The first side, "Element Configuration III" consists of two, er, components. The longest, "I", begins with staccato bursts of processed sound, punctuated by oases of near-silence, before being anchored by a drone that's more pastoral than industrial, and enlivened intermittently by further shards of pent-up noise and the tiniest hints of glitch. It's a kaleidoscope of samples, rooted in musique concrète, but with a definite contemporary air. "II", as its sub-title ("Commixture") suggests, serves as a bridge between "I" and side two of the LP: it's a steady, sweetly and softly-oscillating hum that concludes with what sounds like a babbling brook as field-recorded, found-sound water samples surge in to envelop the mix.
 
The lone track on side two, "Signal Filament Extensions", settles early on into a becalmed and pure low-frequency burr. For a quarter of an hour, it unwinds and recoils - each time by the merest fraction - but with barely any other interruption or movement, making "I" seem playful, even mischievous, by comparison.

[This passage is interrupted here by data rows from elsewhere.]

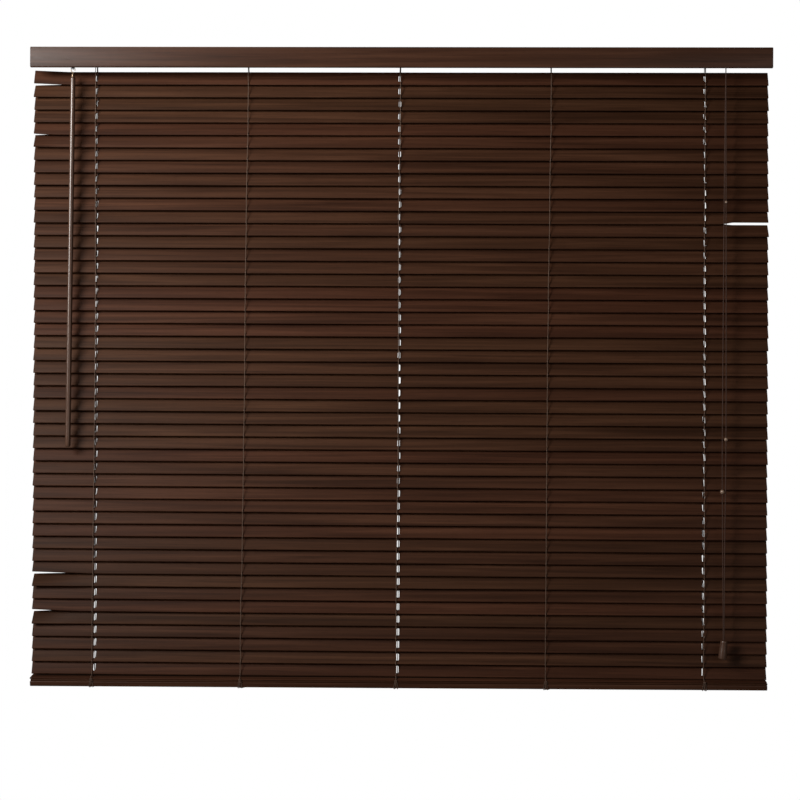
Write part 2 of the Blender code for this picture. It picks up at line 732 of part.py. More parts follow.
def main():
    clear_scene()
    parts = make_collection("slat_blind")
    cutters = make_collection("cutters")
    wood = make_material("walnut_slat", (0.052, 0.028, 0.018), 0.38)
    rail_wood = make_material("walnut_rail", (0.058, 0.032, 0.021), 0.38)
    steel = make_material("painted_steel", (0.045, 0.028, 0.020), 0.45)
    bright_steel = make_material("zinc_steel", (0.55, 0.55, 0.56), 0.35, 1.0)
    brass = make_material("bronzed_wire", (0.16, 0.10, 0.06), 0.35, 1.0)
    plastic = make_material("brown_plastic", (0.050, 0.032, 0.024), 0.5)
    cord = make_material("brown_cord", (0.10, 0.065, 0.045), 0.9)
    make_slats(parts, cutters, wood)
    make_bottom_rail(parts, cutters, rail_wood)
    make_headrail(parts, cutters, steel)
    make_valance(parts, rail_wood)
    make_tilt_rod(parts, cutters, bright_steel)
    make_tilter(parts, cutters, plastic)
    make_cord_lock(parts, cutters, bright_steel)
    make_lift_cords(parts, cutters, cord)
    make_tassel(parts, rail_wood)
    make_wand_hook(parts, cutters, brass)
    make_wand(parts, rail_wood)
    make_ladder_string("ladder_front", -1, parts, cord)
    make_ladder_string("ladder_back", 1, parts, cord)


main()
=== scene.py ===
import math
import random

import bmesh
import bpy
from mathutils import Matrix, Vector


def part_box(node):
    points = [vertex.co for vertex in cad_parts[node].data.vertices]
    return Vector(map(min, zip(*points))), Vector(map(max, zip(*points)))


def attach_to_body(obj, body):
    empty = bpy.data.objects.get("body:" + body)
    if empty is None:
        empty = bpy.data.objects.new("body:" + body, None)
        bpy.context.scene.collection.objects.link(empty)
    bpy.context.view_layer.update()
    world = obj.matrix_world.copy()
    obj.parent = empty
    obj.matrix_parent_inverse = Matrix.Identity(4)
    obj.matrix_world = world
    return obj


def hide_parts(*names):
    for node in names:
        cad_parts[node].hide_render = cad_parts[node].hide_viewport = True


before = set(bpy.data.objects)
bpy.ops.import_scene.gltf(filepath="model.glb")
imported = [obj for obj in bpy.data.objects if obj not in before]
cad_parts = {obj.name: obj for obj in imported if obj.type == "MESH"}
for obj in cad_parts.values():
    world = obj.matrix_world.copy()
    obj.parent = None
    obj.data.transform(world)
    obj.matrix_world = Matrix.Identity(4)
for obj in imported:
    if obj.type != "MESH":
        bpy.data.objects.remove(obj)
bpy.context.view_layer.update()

# Sizes in metres, the same as the CAD part's
SLAT_COUNT = 48
SLAT_LENGTH = 1.255
SLAT_WIDTH = 0.025
SLAT_THICKNESS = 0.0028
SLAT_EDGE_RADIUS = 0.0012
SLAT_END_INSET = 0.0004
SLAT_PITCH = 0.0215
SLAT_Y = -0.0165
FIRST_SLAT_Z = -0.0345
LAST_SLAT_Z = FIRST_SLAT_Z - (SLAT_COUNT - 1) * SLAT_PITCH
CLOSED_ANGLE = math.radians(70)
LADDER_X = (-0.52, -0.26, 0.0, 0.26, 0.52)
LIFT_X = LADDER_X[::2]
SLOT_WIDTH = 0.0042
SLOT_LENGTH = 0.0130
EDGE_ARM = SLAT_WIDTH / 2 - SLAT_THICKNESS / 2
STRING_RADIUS = 0.0006
STRING_TAIL = 0.0155
CORD_RADIUS = 0.0008
CORD_BEND = 0.004
STRING_STAND_OFF = 0.0009
STRING_OUT = EDGE_ARM * math.cos(CLOSED_ANGLE) + SLAT_THICKNESS / 2 + STRING_STAND_OFF
STRING_TRAVEL = 2 * EDGE_ARM * math.sin(CLOSED_ANGLE)
SLAT_REACH = SLAT_WIDTH / 2 * math.sin(CLOSED_ANGLE) + SLAT_THICKNESS / 2 * math.cos(CLOSED_ANGLE)
RAIL_LENGTH = 1.256
RAIL_WIDTH = 0.0254
RAIL_HEIGHT = 0.0090
RAIL_TILT = math.radians(6)
STACK_GAP = 0.0003
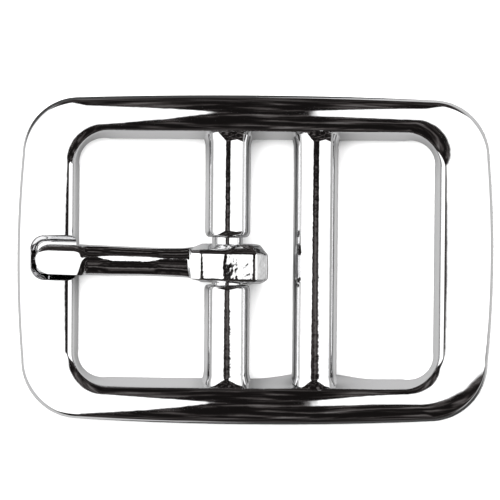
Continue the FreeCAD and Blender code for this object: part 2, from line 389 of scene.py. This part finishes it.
def root_flare(x, y, z):
    """Extra radius where a bar runs into a rail: a shallow hollow flare."""
    flare_length = 1.1
    flare_rise = 0.2
    gap = wall_y(x, z) - abs(y)
    most = 1.2
    fade = 0.8
    near = clamp(1 - gap / flare_length, 0.0, most)
    above_back = smooth((z - back_z(x)) / fade)
    return flare_rise * near * near * above_back


def seat_profile(y):
    """Radius of the tongue bar along its length."""
    round_top = 0.85
    round_bottom = 0.6
    cut = 0.65
    if y >= SEAT_TOP:
        return TONGUE_BAR_RADIUS - cut * shoulder(y - SEAT_TOP, round_top)
    if y <= SEAT_BOTTOM:
        return TONGUE_BAR_RADIUS - cut * shoulder(SEAT_BOTTOM - y, round_bottom)
    return SEAT_RADIUS


def shoulder(distance, radius):
    """How much a rounded shoulder is cut back at this distance from its end."""
    inside = clamp(1 - distance / radius)
    return radius * (1 - math.sqrt(1 - inside * inside))


def bar_rows(special):
    """Places along a bar: fine at its ends and at special places."""
    step, fine_step = 0.3, 0.06
    end_reach, special_reach = 4.0, 1.0
    hair = 0.0005
    rows = []
    y = -BAR_END_Y
    while y < BAR_END_Y:
        rows.append(y)
        near_end = BAR_END_Y - abs(y) < end_reach
        near_special = any(abs(y - place) < special_reach for place in special)
        y += fine_step if near_end or near_special else step
    rows.append(BAR_END_Y)
    for place in special:
        rows += [place - hair, place + hair]
    return sorted(rows)


def build_bar(name, node, x, radius_at, worn, special, slot_name, material):
    """Round bar with flared roots, a crown worn a little flat and rounded hidden ends."""
    around = 240
    worn_reach = math.radians(25)
    end_round = 2.6
    full_radius = radius_at(BAR_END_Y)
    points = []
    rows = bar_rows(special)
    for y in rows:
        cut_back = shoulder(BAR_END_Y - abs(y), end_round)
        for step in range(around):
            angle = 2 * math.pi * (step / around - 0.5)
            side, up = math.sin(angle), math.cos(angle)
            radius = radius_at(y) - cut_back - worn * bump(angle, 0, worn_reach)
            radius += root_flare(x, y, BAR_Z + full_radius * up)
            points.append((x + radius * side, y, BAR_Z + radius * up))
    faces = grid_faces(len(rows), around, False, True)
    last = (len(rows) - 1) * around
    faces.append(tuple(range(around)))
    faces.append(tuple(last + step for step in reversed(range(around))))
    return mesh_object(name, points, faces, "frame", slot_name, material, node)


# ---------------------------------------------------------------- tongue
def line_points(start, end, count):
    return [start.lerp(end, share) for share in spread(count)]


def arch_points(start, end, rise, count):
    """A shallow arch between two points."""
    points = []
    for share in spread(count):
        place = start.lerp(end, share)
        points.append(place + Vector((0, 4 * rise * share * (1 - share))))
    return points


def bore_points(first, last, count):
    """Points round the hinge bore, angles in degrees from +X."""
    radius = SEAT_RADIUS + HINGE_CLEARANCE
    points = []
    for share in spread(count):
        angle = math.radians(lerp(first, last, share))
        points.append(Vector((TONGUE_BAR_X + radius * math.cos(angle),
                              BAR_Z + radius * math.sin(angle))))
    return points


def soften(points, passes, closed):
    """Rounds the corners of a finely stepped line by averaging neighbours."""
    for _ in range(passes):
        moved = []
        last = len(points) - 1
        for index, place in enumerate(points):
            if not closed and index in (0, last):
                moved.append(place)
                continue
            moved.append((points[index - 1] + place * 2 + points[(index + 1) % len(points)]) / 4)
        points = moved
    return points


def crown_line():
    """Top of the tongue from the nose crease to the tip, stepped from its slopes."""
    step = 0.02
    place = Vector((CROWN_GRADE[-1][0], HUB_CREST_Z))
    line = [place.copy()]
    stretches = list(zip(CROWN_GRADE, CROWN_GRADE[1:]))
    for (far_x, far_slope), (near_x, near_slope) in reversed(stretches):
        count = max(2, round((near_x - far_x) / step))
        for share in spread(count)[1:]:
            slope = math.radians(lerp(near_slope, far_slope, share))
            run = (near_x - far_x) / count
            place = place + Vector((-run, -run * math.tan(slope)))
            line.append(place.copy())
    line.reverse()
    return line


def crown_points(line, start_x, end_x, count):
    """Evenly spaced points of the top line between two places."""
    points = []
    index = 0
    for share in spread(count):
        x = lerp(start_x, end_x, share)
        while index < len(line) - 2 and line[index + 1].x < x:
            index += 1
        near, far = line[index], line[index + 1]
        points.append(near.lerp(far, clamp((x - near.x) / (far.x - near.x))))
    return points


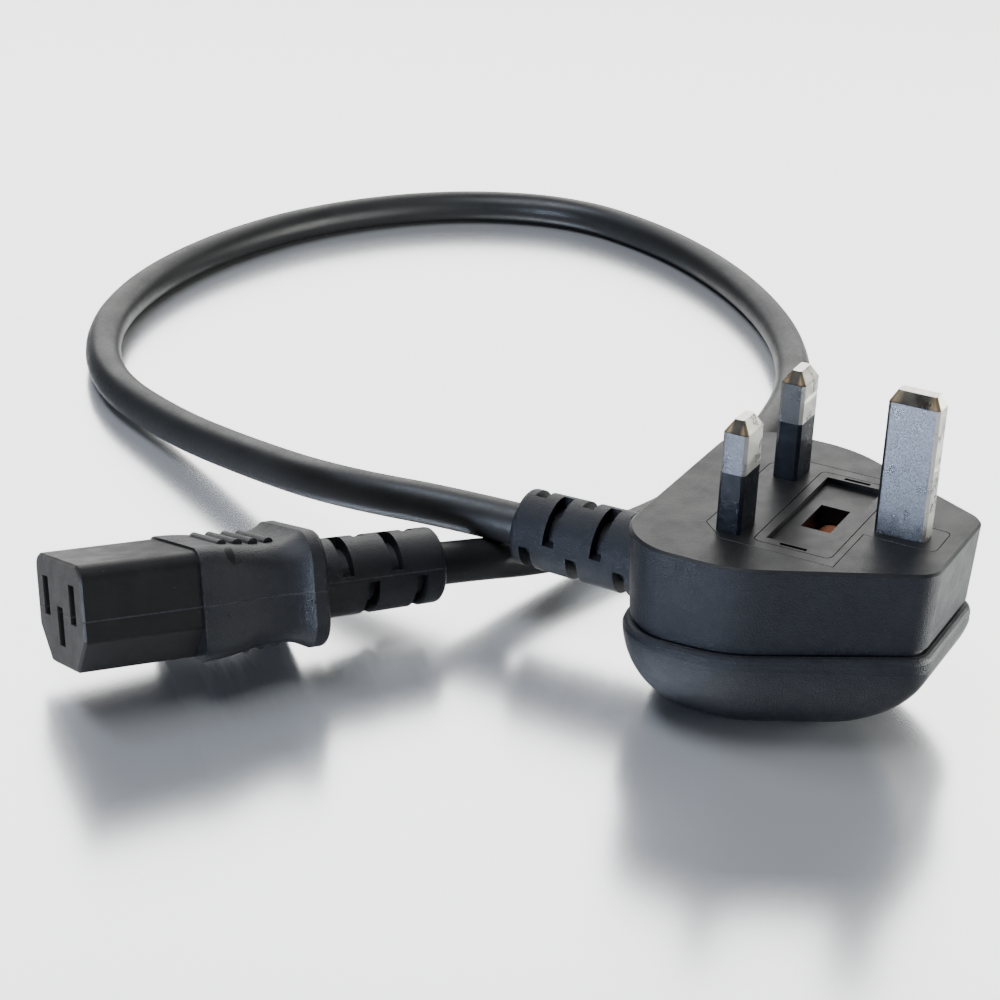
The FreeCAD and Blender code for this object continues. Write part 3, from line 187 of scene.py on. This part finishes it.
# %% Map, calculate and mix
def map_range(tree, value, low, high, to_low=0.0, to_high=1.0):
    node = tree.nodes.new("ShaderNodeMapRange")
    node.inputs["From Min"].default_value = low
    node.inputs["From Max"].default_value = high
    node.inputs["To Min"].default_value = to_low
    node.inputs["To Max"].default_value = to_high
    tree.links.new(value, node.inputs["Value"])
    return node.outputs["Result"]


def math_node(tree, operation, first, second):
    node = tree.nodes.new("ShaderNodeMath")
    node.operation = operation
    for socket, value in zip(node.inputs, (first, second)):
        if isinstance(value, bpy.types.NodeSocket):
            tree.links.new(value, socket)
        else:
            socket.default_value = value
    return node.outputs[0]


def mix_colour(tree, factor, first, second):
    node = tree.nodes.new("ShaderNodeMix")
    node.data_type = "RGBA"
    tree.links.new(factor, node.inputs["Factor"])
    for socket, colour in ((node.inputs["A"], first), (node.inputs["B"], second)):
        if isinstance(colour, bpy.types.NodeSocket):
            tree.links.new(colour, socket)
        else:
            socket.default_value = (*colour, 1)
    return node.outputs["Result"]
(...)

Then, from nowhere, the sound of chimes rings out, and the speakers trace a delicious melange of grey noise and tinkling bells while the needle rolls on towards the centre vortex. We're almost back to nature. "Component Fixations" feels like an installation work in that, rather than rely on noise to shape the pieces of music, it uses silence and near-silence to create a gallery space; it then populates that space with atavistic, organic sounds, some that persist, some that either flit in or out, some that veritably crash in or out. We've become worringly intrigued with it, to tell the truth.
 
And we're all too aware that had Bullen never been "Nik Napalm" in another life, we'd probably have never come across this LP. That's something else to thank Napalm, and the quality control of their members' subsequent projects, for. Funnily enough, "Component Fixations" is so serene that it makes other present favoured flavours of ours, like Burial or Autechre, sound more like, well, Napalm Death. If this is the future sound of Birmingham, you know, then we're greatly looking forward to hearing more of it.